Saturday, February 12, 2011

Wish we could do that over

Back in 2009, the City of Chicago signed a contract leasing control of its 36,000 parking meters to private firm owned by Morgan Stanley. The deal, set to last 75 years, netted the city $1.15 bllion in upfront revenue which was a significant windfall in comparison to the roughly $19 million generated by the meter system annually.

The deal drew harsh criticism from all sides. Not only was the plan announced and made law almost overnight, but many believed that the low asking price and long contract amounted to nothing more than intergenerational theft.

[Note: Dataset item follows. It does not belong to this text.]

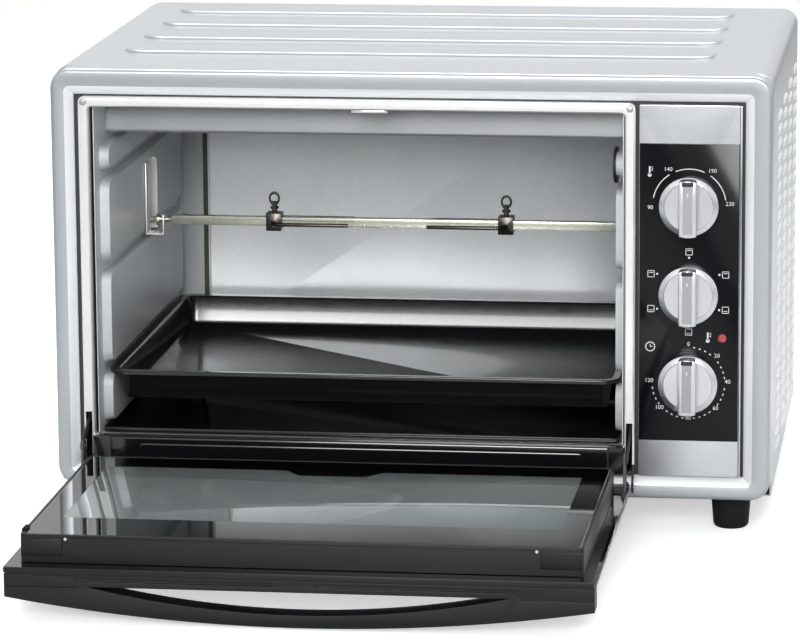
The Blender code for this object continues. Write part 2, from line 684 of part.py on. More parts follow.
def side_wall(name, inner, outward, holes):
    """A cavity side wall with embossed pads between the rack grooves."""
    outer = inner + outward * CAVITY_WALL
    edge = rounded(CAVITY_FRONT, CAVITY_BACK - GAP, CAVITY_FLOOR, CAVITY_ROOF - GAP, 1 * MM, 1)
    made = plate("yz", [edge], min(inner, outer), max(inner, outer))
    for low, high in pad_bands():
        sections = []
        for depth, inset, fall in ((-outward * PAD_HEIGHT, PAD_INSET, PAD_DRAFT),
                                   (outward * CAVITY_WALL / 2, 0, 0)):
            band = rounded(CAVITY_FRONT + 18 * MM + inset, CAVITY_BACK - 16 * MM - inset,
                           low + fall, high - fall, min(9 * MM, (high - low) * 0.4), 3)
            sections.append([(inner + depth, y, z) for y, z in band])
        made = joined(made, loft(sections, ring=False))
    reach = PAD_HEIGHT + 2 * MM
    if holes:
        made = cut(made, several([plate("yz", [hole], inner - reach, inner + reach) for hole in holes]))
    return piece(made, name, ALUMINISED)


def cavity():
    """The five walls of the cooking space."""
    heater_hole = HEATER_DIAMETER / 2 + GAP
    holes = [circle(y, z, heater_hole, 12)
             for y in (HEATER_FRONT, HEATER_FRONT + HEATER_SPAN)
             for z in (OPENING_FLOOR + LOWER_HEATER_RISE, OPEN_TOP - UPPER_HEATER_DROP)]
    holes.append(circle(SPIT_BACK, SPIT_HEIGHT, SOCKET_DIAMETER / 2 + SLIDE, 16))
    for i in range(6):
        angle = math.radians(60 * i)
        holes.append(circle(FAN_BACK + 24 * MM * math.cos(angle), FAN_HEIGHT + 24 * MM * math.sin(angle),
                            5 * MM, 10))
    side_wall("cavity_left_wall", CAVITY_LEFT, -1, [])
    side_wall("cavity_right_wall", CAVITY_RIGHT, 1, holes)
    left, right = CAVITY_LEFT - CAVITY_WALL, CAVITY_RIGHT + CAVITY_WALL
    edge = rounded(left, right, CAVITY_FRONT, CAVITY_BACK - GAP, 1 * MM, 1)
    piece(plate("xy", [edge], CAVITY_FLOOR - GAP - CAVITY_WALL, CAVITY_FLOOR - GAP),
          "cavity_floor", ALUMINISED)
    piece(plate("xy", [edge], CAVITY_ROOF, CAVITY_ROOF + CAVITY_WALL), "cavity_roof", ALUMINISED)
    edge = rounded(left, right, CAVITY_FLOOR - GAP - CAVITY_WALL, CAVITY_ROOF + CAVITY_WALL, 1 * MM, 1)
    rib = box((CAVITY_LEFT + 22 * MM, CAVITY_LEFT + 27 * MM),
              (CAVITY_BACK - 1.5 * MM, CAVITY_BACK + CAVITY_WALL / 2),
              (CAVITY_FLOOR + 3 * MM, CAVITY_ROOF - 3 * MM))
    made = joined(plate("xz", [edge], CAVITY_BACK, CAVITY_BACK + CAVITY_WALL), rib)
    piece(made, "cavity_back", ALUMINISED)


def heater_baffle():
    """Strip across the top front of the cavity that hides the upper heater."""
    top = CAVITY_ROOF - GAP
    low = OPEN_TOP - BAFFLE_DROP
    back = BAFFLE_BACK
    outline = [(back, top), (back, low), (back - 7 * MM, low - 3 * MM),
               (back - 7 * MM, low - 3 * MM - CAVITY_WALL), (back + CAVITY_WALL, low - CAVITY_WALL * 0.6),
               (back + CAVITY_WALL, top)]
    made = plate("yz", [outline], CAVITY_LEFT + GAP, CAVITY_RIGHT - GAP)
    return piece(made, "heater_baffle", ALUMINISED)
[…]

At the time, however, cash was desperately needed. Chicago was facing a budget deficit of $169 million, and it was projected to balloon to $400 million by the following year. And some believed that the Chicago parking meter deal was a win-win situation and marked the dawn of a new era in the P3 (public-private partnership) world.

Two years later, however, the deal is looking more like a payday loan. The government initially used part of the $1.15 billion to close the budget deficit and then set the remainder aside in what it called a “Rainy Day Fund.” Now, the money set to last for 75 years is almost gone, with only $76 million left, and no revenue stream appears ready to take its place. Furthermore, recent reports indicate that Morgan Stanley will earn more than $11 billion over the next 75 years as a result of the contract.

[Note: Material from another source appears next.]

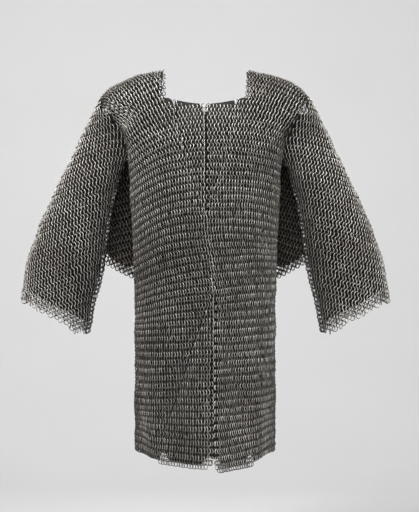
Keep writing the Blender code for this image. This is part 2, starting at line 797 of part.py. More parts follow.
def web_grid(side):
    """Points and directions of the underarm web: down its front, round the foot, up the back."""
    shares = [i / WEB_COLUMNS for i in range(WEB_COLUMNS + 1)]
    inner_levels = web_levels(0.0)
    outer_levels = web_levels(1.0)
    halves = []
    for face in (FRONT, BACK):
        rows = []
        for level, (inner_height, outer_height) in enumerate(zip(inner_levels, outer_levels)):
            inner = trunk_point(side, face, QUARTER_TURN, inner_height)
            outer = sleeve_point(side, face, 0.0, outer_height)
            flat = web_direction(face, level)
            aims = [flat] * len(shares)
            aims[0] = mean_direction(flat, outward(side))
            aims[-1] = mean_direction(flat, outward(-side))
            rows.append(([inner.lerp(outer, share) for share in shares], aims))
        seam = seam_direction(side, face, -FOLD_TOP_DROP)
        top, below = rows[-1][0], rows[-2][0]
        row = [a.lerp(b, APEX_SHARE) for a, b in zip(top, below)]
        aims = [seam.lerp(aim, APEX_SHARE).normalized() for aim in rows[-2][1]]
        rows[-1] = (row, aims)
        halves.append(rows)
    loop = halves[0][::-1] + halves[1][1:]
    return [row for row, aims in loop], [aims for row, aims in loop]


def yoke_grid(side):
    """Points and directions over one shoulder, from the front to the back."""
    steps = YOKE_STEPS_PER_FACE
    points = []
    directions = []
    for i in range(-steps, steps + 1):
        tilt = QUARTER_TURN * i / steps
        row = []
        aims = []
        for turn in yoke_turns(side):
            point = yoke_point(side, turn, tilt)
            aim = yoke_normal(side, turn, tilt)
            if turn > QUARTER_TURN - NUDGE_SHARE and i == 0:
                point = sleeve_point(side, FRONT, 1, cap_height())
                aim = sleeve_direction(side, FRONT, 1, cap_height())
            elif turn > QUARTER_TURN - NUDGE_SHARE:
                aim = seam_direction(side, FRONT if i < 0 else BACK, point.z)
            row.append(point)
            aims.append(aim)
        points.append(row)
        directions.append(aims)
    return points, directions


# Rings

def ring_mesh(material):
    """One round wire ring, standing in its own XZ plane."""
    mesh = bmesh.new()
    centre = Matrix.Translation(((RING_DIAMETER - WIRE_DIAMETER) / 2, 0, 0))
    bmesh.ops.create_circle(mesh, segments=WIRE_SIDES, radius=WIRE_DIAMETER / 2, matrix=centre)
    bmesh.ops.spin(mesh, geom=mesh.verts[:] + mesh.edges[:], cent=(0, 0, 0), axis=(0, 1, 0),
                   angle=math.tau, steps=RING_SEGMENTS, use_merge=True)
    bmesh.ops.remove_doubles(mesh, verts=mesh.verts, dist=NUDGE_SHARE * RING_DIAMETER)
    bmesh.ops.recalc_face_normals(mesh, faces=mesh.faces)
    data = bpy.data.meshes.new("ring")
    mesh.to_mesh(data)
    mesh.free()
    data.shade_smooth()
    data.materials.append(material)
    return data


def ring_frame(centre, along, away, turn):
    """Placement of a ring that hangs off an edge and turns out of the sheet."""
    across = Matrix.Rotation(turn, 3, away) @ along
    frame = Matrix((across, away.cross(across), away)).transposed().to_4x4()
    frame.translation = centre
    return frame


def edge_stations(edge, next_to_edge, count):
    """Places one ring pitch apart about an edge's middle, with the ways along and off it."""
    last = len(edge) - 1
    lengths = [0.0]
    for a, b in zip(edge, edge[1:]):
        lengths.append(lengths[-1] + (b - a).length)
    ways = [(edge[min(k + 1, last)] - edge[max(k - 1, 0)]).normalized() for k in range(last + 1)]
    ways_off = [(a - b).normalized() for a, b in zip(edge, next_to_edge)]
    stations = []
    for i in range(count):
        place = lengths[-1] / 2 + (i - (count - 1) / 2) * RING_PITCH
        span = max([k for k in range(last) if lengths[k] <= place], default=0)
        t = (place - lengths[span]) / (lengths[span + 1] - lengths[span])
        along = ways[span].lerp(ways[span + 1], t).normalized()
        away = ways_off[span].lerp(ways_off[span + 1], t)
        away = (away - along * away.dot(along)).normalized()
        stations.append((edge[span].lerp(edge[span + 1], t), along, away))
    return stations


def linked_edge(name, panel_object, edge, next_to_edge, ring_count, ring):
    """Loops fused along a panel's edge, with a loose ring linked through each pair of them."""
    stations = edge_stations(edge, next_to_edge, ring_count + 1)
    mesh = bmesh.new()
    for point, along, away in stations:
        known = len(mesh.verts)
        mesh.from_mesh(ring)
        mesh.verts.ensure_lookup_table()
        place = ring_frame(point + away * LOOP_OVERHANG, along, away, RING_TURN)
        bmesh.ops.transform(mesh, matrix=place, verts=mesh.verts[known:])
    loops = new_object(f"{name}_loops", mesh, ring.materials[0])
    loops.hide_render = True
    loops.display_type = "WIRE"
    union = panel_object.modifiers.new("loops", "BOOLEAN")
    union.operation = "UNION"
    union.solver = "EXACT"
    union.object = loops
    for i, (first, second) in enumerate(zip(stations, stations[1:])):
        along = (second[0] - first[0]).normalized()
        away = first[2] + second[2]
        away = (away - along * away.dot(along)).normalized()
        centre = (first[0] + second[0]) / 2 + away * (LOOP_OVERHANG + RING_ROW_PITCH)
        loose = bpy.data.objects.new(f"{name}_ring_{i + 1:02d}", ring)
        loose.matrix_world = ring_frame(centre, along, away, -RING_TURN)
        bpy.context.scene.collection.objects.link(loose)


# Assembly

def joined(lower, upper):
    """One grid from two that share a row."""
    return tuple(below + above[1:] for below, above in zip(lower, upper))


def above_hem(grid):
    """A grid without the row along its hem."""
    return tuple(rows[1:] for rows in grid)


def build_trunk(label, side, iron, cloth):
    def fold(height):
        return front_inner_turn(side, height)

    chest = chest_grid(side)
    back = back_grid(side)
    side_skirt = skirt_grid(side, FRONT, fold, chest_columns(side))
    back_shares = [turn / QUARTER_TURN for turn in back_turns(side)]
    back_skirt = skirt_grid(side, BACK, lambda height: MIDDLE, back_shares)
    mail(f"{label}_chest", chest, iron)
    mail(f"{label}_back", back, iron)
    mail(f"{label}_side_skirt", side_skirt, iron)
    mail(f"{label}_back_skirt", back_skirt, iron)
    mail(f"{label}_underarm_gusset", web_grid(side), iron)
    for name, lower, upper in (("front", side_skirt, chest), ("back", back_skirt, back)):
        points, aims = above_hem(joined(lower, upper))
        beside_neck = [abs(point.x) < NECK_HALF_WIDTH + LINING_SEAM_MARGIN for point in points[-1]]
        tops = [LINING_EDGE_MARGIN if beside else 0.0 for beside in beside_neck]
        lining(f"{label}_{name}_lining", drawn_in((points, aims), top=tops), cloth)


def build_shoulder(label, side, iron, cloth, ring):
    grid = yoke_grid(side)
    yoke = mail(f"{label}_shoulder", grid, iron)
    margin = LINING_SEAM_MARGIN
    lining(f"{label}_shoulder_lining", drawn_in(grid, margin, margin, margin, margin), cloth)
    if side == LEFT:
        edge = [row[0] for row in grid[0][:YOKE_STEPS_PER_FACE]]
        linked_edge("neck", yoke, edge, [row[1] for row in grid[0]], NECK_RINGS, ring)


def build_flaps(label, side, iron, cloth, ring):
    margin = LINING_SEAM_MARGIN
    grid = neck_flap_grid(side)
    mail(f"{label}_neck_flap", grid, iron)
    lining(f"{label}_neck_flap_lining", drawn_in(grid, margin, LINING_EDGE_MARGIN, margin), cloth)
    grid = skirt_flap_grid(side)
    flap = mail(f"{label}_front_skirt", grid, iron)
    linked_edge(f"{label}_hem", flap, grid[0][0], grid[0][1], HEM_RINGS[label], ring)
    lining(f"{label}_front_skirt_lining", drawn_in(above_hem(grid), top=margin, start=margin), cloth)


def build_sleeve(label, side, iron, cloth, ring):
    for name, face in (("front", FRONT), ("back", BACK)):
        mail(f"{label}_sleeve_{name}", sleeve_grid(side, face), iron)
    points, aims = cuff_grid(side)
    cuff = mail(f"{label}_cuff", (points, aims), iron, closed=True)
    corner = slice(1, 2 + CUFF_EDGE_COLUMNS)
    linked_edge(f"{label}_cuff", cuff, points[-1][corner], points[-2][corner], CUFF_RINGS, ring)
    margin = LINING_SEAM_MARGIN
    lining(f"{label}_sleeve_lining", drawn_in(sleeve_lining_grid(side), start=margin, end=margin), cloth)


def build():
    clear_scene()
    iron = finish("mail_iron", IRON)
    cloth = finish("lining_cloth", LINING_CLOTH)
    ring = ring_mesh(finish("edge_ring_iron", EDGE_IRON))
    for label, side in SIDES.items():
        build_trunk(label, side, iron, cloth)
        build_shoulder(label, side, iron, cloth, ring)
        build_flaps(label, side, iron, cloth, ring)
        build_sleeve(label, side, iron, cloth, ring)


build()
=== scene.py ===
"""Hauberk of linked iron rings: the dressed model, its studio and its camera.

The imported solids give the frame. Every panel of mail is replaced by separate riveted rings,
laid row by row on the same drape surface as the solids and leaning alternately, so that each
ring passes through four others. The cloth lining behind them is made from the lining solids.
Lengths are in metres, +Z is up, the front faces -Y and the wearer's right is at -X.
"""

import logging
import math
from dataclasses import dataclass
from enum import Enum, IntEnum

import bmesh
import bpy
import numpy as np
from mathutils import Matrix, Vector


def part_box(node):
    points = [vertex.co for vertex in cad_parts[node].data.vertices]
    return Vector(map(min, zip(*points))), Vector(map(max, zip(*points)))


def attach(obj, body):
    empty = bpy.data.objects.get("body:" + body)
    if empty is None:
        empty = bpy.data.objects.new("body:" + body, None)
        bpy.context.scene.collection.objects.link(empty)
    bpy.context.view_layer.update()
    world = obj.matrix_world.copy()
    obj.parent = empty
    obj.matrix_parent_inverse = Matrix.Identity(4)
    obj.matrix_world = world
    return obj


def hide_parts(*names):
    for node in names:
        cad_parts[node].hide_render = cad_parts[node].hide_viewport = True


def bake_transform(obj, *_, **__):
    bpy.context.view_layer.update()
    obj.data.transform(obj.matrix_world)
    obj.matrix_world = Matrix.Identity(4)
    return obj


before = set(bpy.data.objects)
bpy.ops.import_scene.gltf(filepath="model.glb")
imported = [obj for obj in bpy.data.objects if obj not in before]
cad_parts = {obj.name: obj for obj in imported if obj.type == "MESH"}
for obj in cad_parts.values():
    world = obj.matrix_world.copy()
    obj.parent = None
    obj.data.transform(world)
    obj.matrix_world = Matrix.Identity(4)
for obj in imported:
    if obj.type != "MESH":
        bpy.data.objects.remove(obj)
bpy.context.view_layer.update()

LOG = logging.getLogger("hauberk")
QUARTER = math.pi / 2

Colour = tuple[float, float, float, float]


class Sign(IntEnum):
    """A choice that is the sign of a coordinate and a word in the solids' names."""

    @property
    def label(self) -> str:
        """The word as the solids' names have it."""
        return self.name.lower()


class Side(Sign):
    """The two halves of the shirt, as the wearer names them, by the sign of X."""

    RIGHT = -1
    LEFT = 1


class Face(Sign):
    """The two sheets of the shirt, by the sign of Y."""

    FRONT = -1
    BACK = 1


class Held(Enum):
    """How a cloth piece is held."""

    HUNG = "hung"


class Flap(Enum):
    """The flaps of each half's front, with the bodies that they move with."""

    NECK = "neck_flap"
    SKIRT = "skirt_flap"

    @property
    def node(self) -> str:
        """Name of the flap's solid after its side."""
        return "front_skirt" if self is Flap.SKIRT else self.value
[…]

Chicago’s budget deficit in 2010 now stands at just over $650 millionwith mayoral candidates offering no shortage of new proposals—such as building a city casino—as ways to close the gap. In the end, this series of events seems to reinforce the discussion about incentive-driven budgets. Politicians want to keep services and lower taxes, while residents want more for less.

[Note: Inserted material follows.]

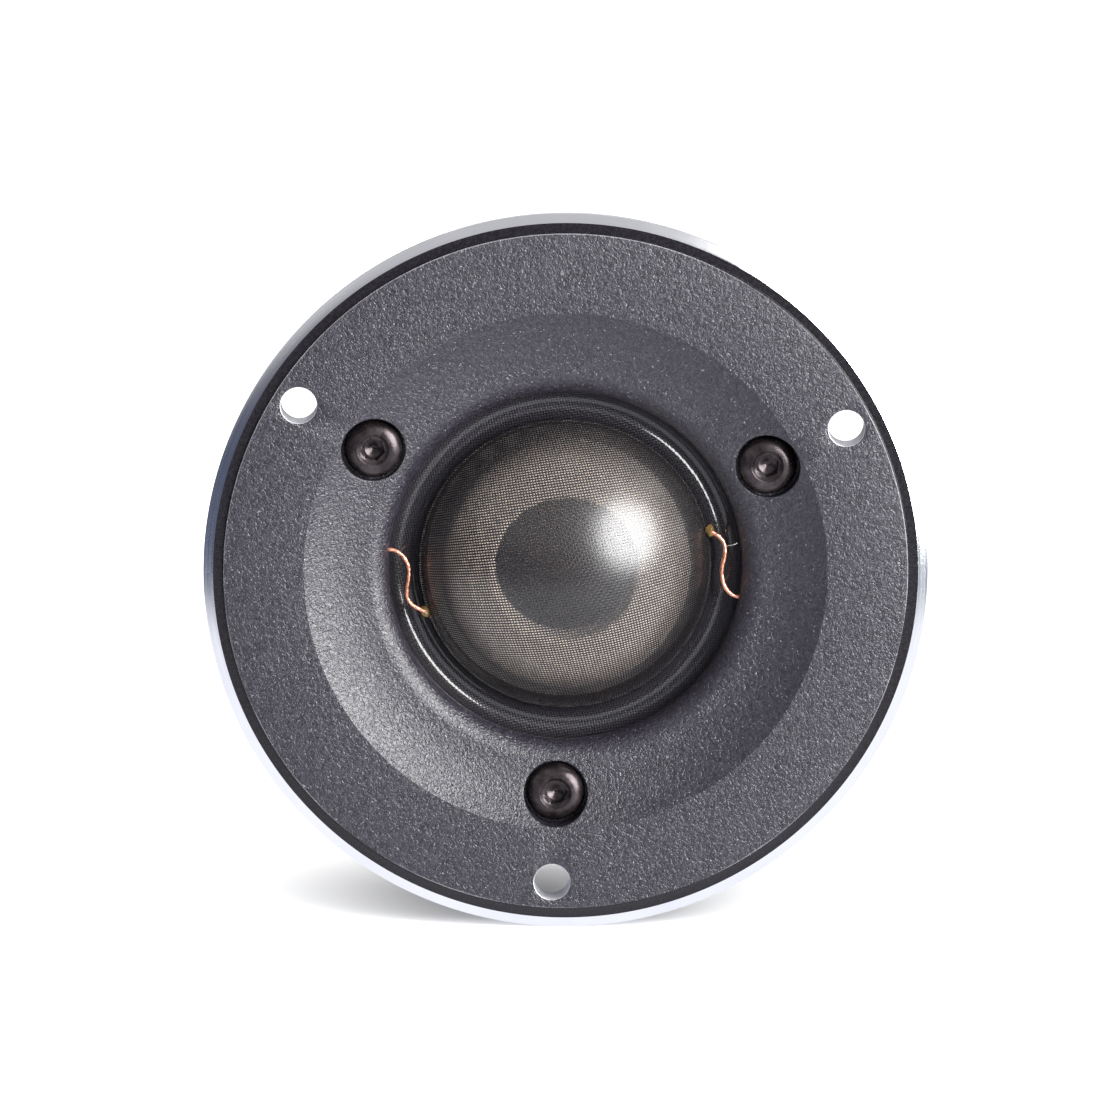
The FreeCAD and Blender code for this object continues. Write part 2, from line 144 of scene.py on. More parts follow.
# ---- sizes that only the looks need ----
# Half of a thread's width, as a share of the thread spacing, across and along.
dome_threads = (0.20, 0.31)
surround_threads = (0.32, 0.36)
weave_turn = math.radians(11.0)
weave_skew = math.radians(2.5)
column_pitch = 0.30
row_pitch = 0.284
cloth_proud = 0.06
foot_radius = dome_radius + 0.25
hole_edge = 0.06
cup_hole_edge = 0.15
cup_groove_places = (4.2, 3.2)
cup_groove_width, cup_groove_depth = 0.40, 0.18

# Each point is (out from the roll's middle, angle, height over the cloth), from the dome outwards.
lead_routes = {
    "left": [(-1.40, 198.6, 0.32), (-0.60, 196.0, 0.40), (-0.03, 192.4, 0.50), (-0.20, 188.4, 0.55),
             (-0.53, 184.4, 0.55), (-0.60, 180.6, 0.52), (-0.13, 177.0, 0.47), (0.70, 174.9, 0.43)],
    "right": [(-1.35, 13.2, 0.32), (-0.55, 11.0, 0.42), (-0.13, 7.4, 0.50), (-0.25, 3.4, 0.55),
              (-0.57, -0.6, 0.55), (-0.53, -4.6, 0.53), (-0.13, -8.2, 0.48), (0.65, -10.4, 0.43)],
}
lead_ends = {"left": 174.7, "right": -10.7}
whisker_route = [(15.75, 6.9, 0.62), (16.05, 7.15, 0.80), (16.45, 7.1, 0.86), (16.85, 7.45, 0.72)]
# Each point is (share of the head's radius, height over the board), from the rim inwards.
rivet_crown = [(1.0, 0.0), (1.0, 0.2), (0.97, 0.33), (0.86, 0.46), (0.66, 0.57), (0.50, 0.6),
               (0.42, 0.57), (0.34, 0.42), (0.28, 0.15)]


# ======== meshes ========

def around(radius, angle, y=0.0):
    """A point at a radius and an angle about the axis, seen from the front."""
    turn = math.radians(angle)
    return Vector((radius * math.cos(turn), y, radius * math.sin(turn)))


def add_object(name, data):
    """A new object in the scene."""
    obj = bpy.data.objects.new(name, data)
    bpy.context.scene.collection.objects.link(obj)
    return obj


def to_object(name, points, faces, materials, face_materials=None):
    """A mesh object from points in millimetres."""
    mesh = bpy.data.meshes.new(name)
    mesh.from_pydata([tuple(Vector(p) * MM) for p in points], [], faces)
    for material in materials:
        mesh.materials.append(material)
    if face_materials is not None:
        mesh.polygons.foreach_set("material_index", face_materials)
    mesh.update()
    return add_object(name, mesh)


def face_outwards(obj):
    """Turn every face so that it looks out of the solid."""
    work = bmesh.new()
    work.from_mesh(obj.data)
    bmesh.ops.recalc_face_normals(work, faces=work.faces)
    work.to_mesh(obj.data)
    work.free()
    return obj


def smooth(obj, angle):
    """Shade smooth, with edges sharper than the angle left hard."""
    obj.data.shade_smooth()
    obj.data.set_sharp_from_angle(angle=math.radians(angle))
    return obj


def rounded(corners, steps=4):
    """Round a closed outline. Each corner is (radius, y, rounding), and a rounding of 0 keeps it."""
    out = []
    count = len(corners)
    for index, (*corner, radius) in enumerate(corners):
        corner = Vector(corner)
        if radius == 0:
            out.append(corner[:])
            continue
        back = Vector(corners[index - 1][:2]) - corner
        ahead = Vector(corners[(index + 1) % count][:2]) - corner
        half = back.angle(ahead) / 2
        trim = min(radius / math.tan(half), 0.45 * back.length, 0.45 * ahead.length)
        radius = trim * math.tan(half)
        back.normalize()
        ahead.normalize()
        centre = corner + (back + ahead).normalized() * (radius / math.sin(half))
        start = corner + back * trim - centre
        end = corner + ahead * trim - centre
        first = math.atan2(start.y, start.x)
        sweep = math.remainder(math.atan2(end.y, end.x) - first, 2 * math.pi)
        for step in range(steps + 1):
            turn = first + sweep * step / steps
            out.append((centre + radius * Vector((math.cos(turn), math.sin(turn))))[:])
    return out


def bridge(a, b):
    """The faces between two rings of point numbers. A ring of one point is a pole."""
    if len(a) == len(b) == 1:
        return []
    count = max(len(a), len(b))
    faces = []
    for index in range(count):
        following = (index + 1) % count
        if len(a) == 1:
            faces.append((a[0], b[following], b[index]))
        elif len(b) == 1:
            faces.append((a[index], a[following], b[0]))
        else:
            faces.append((a[index], a[following], b[following], b[index]))
    return faces


def cap(points, faces, first, count, centre):
    """Close a ring of points with a fan about a new point."""
    middle = len(points)
    points.append(centre)
    for index in range(count):
        faces.append((middle, first + index, first + (index + 1) % count))


def turned(name, outline, material, segments=256, closed=True, pick=None):
    """Turn a section of (radius, y) points about the Y axis. pick gives a face's material."""
    count = len(outline)
    points, faces, picks = [], [], []
    rings = []
    for radius, y in outline:
        if radius < 1e-6:
            rings.append([len(points)])
            points.append((0, y, 0))
            continue
        rings.append(list(range(len(points), len(points) + segments)))
        for index in range(segments):
            points.append(around(radius, 360.0 * index / segments, y))
    pairs = list(zip(range(count), range(1, count)))
    if closed:
        pairs.append((count - 1, 0))
    for first, second in pairs:
        (radius, y), (next_radius, next_y) = outline[first], outline[second]
        slot = pick((radius + next_radius) / 2, (y + next_y) / 2) if pick else 0
        strip = bridge(rings[first], rings[second])
        faces += strip
        picks += [slot] * len(strip)
    materials = material if isinstance(material, list) else [material]
    return to_object(name, points, faces, materials, picks)


def cut(obj, cutters):
    """Cut the cutters from obj. The new walls keep the cutters' material."""
    for cutter in cutters:
        modifier = obj.modifiers.new("cut", "BOOLEAN")
        modifier.operation = "DIFFERENCE"
        modifier.solver = "MANIFOLD"
        modifier.material_mode = "TRANSFER"
        modifier.object = cutter
    graph = bpy.context.evaluated_depsgraph_get()
    mesh = bpy.data.meshes.new_from_object(obj.evaluated_get(graph))
    obj.modifiers.clear()
    obj.data = mesh
    for cutter in cutters:
        bpy.data.objects.remove(cutter)
    return obj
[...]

After years of deficits, it seems that the residents have noticed the writing on the wall. A new Chicago Tribune poll found that citizens see service cuts as a way to balance the budget. But it’s anyone’s guess when those preferences will manifest themselves in the city’s budget.

By Jay Willms

2 comments:

  1. This reminds me of the outgoing governor of MN making his budget look good but making it harder for the next governor. Here Mayo Daley praised the deal as he suddenly had balanced budgets but he's not running for reelection. Chicago mayoral candidate Miguel del Valle says he'll try to get it reversed in court through loophole utilization. My question then is if they can reverse it, where will they find the $1.15 billion to return the money?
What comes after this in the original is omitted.